A philosophy of life
We do not build character by laying a layer of transcendental thought upon another layer, cemented by a sort of philosophical adhesive. Character is a code of values. A man can be judged only by what he sees value in.
By philosophy of life we mean whatever it is that gives meaning and direction to our everyday affairs. If we have no guidance of this sort, we are still immature. We find ourselves unable to measure our attainments against the possibilities of our environment; we have no inner court to which we can appeal for judgment on our actions.
The philosophy of life of the person of superior character will be something like this: after examining a problem, situation or proposal in a broadminded, evidence-seeking way, he will decide what he ought to like and what he should dislike. He weighs gains against losses, knowing that he can’t have one without the other. He knows that it is not concrete words like money and power that give dignity to character and happiness to individuals, but misty words like honour, love, loyalty, trust and faith.

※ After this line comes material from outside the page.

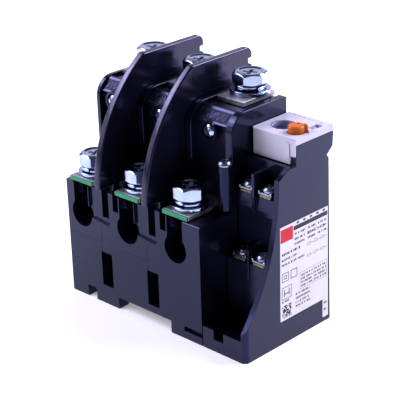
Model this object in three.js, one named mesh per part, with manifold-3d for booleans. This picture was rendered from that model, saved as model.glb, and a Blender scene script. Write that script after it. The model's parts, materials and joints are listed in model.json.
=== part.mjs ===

What does the search for distinctive character hold out as a reward? To have a mind that rises above fortune’s threats and promises; to accept all that happens as if you wanted it that way; to be neither open-armed nor runaway in the face of danger; to be shaping your fortune instead of waiting for it; to pursue life with clean hands, spurning every opportunity to take advantage of someone else’s sacrifice or loss.
The best measure of our success in life, said H. G. Wells, is the ratio of our accomplishments to our capabilities. Abraham Lincoln put it this way: “I am not bound to succeed, but I am bound to live up to what light I have.”
The reward for building character may not be anything of material value, even though being a person of character contributes toward material gains and enhances their value. We should recall that the prize given at the Olympic games of old was only a garland made of the leaves of the wild olive. The Greeks cared more for honour than riches.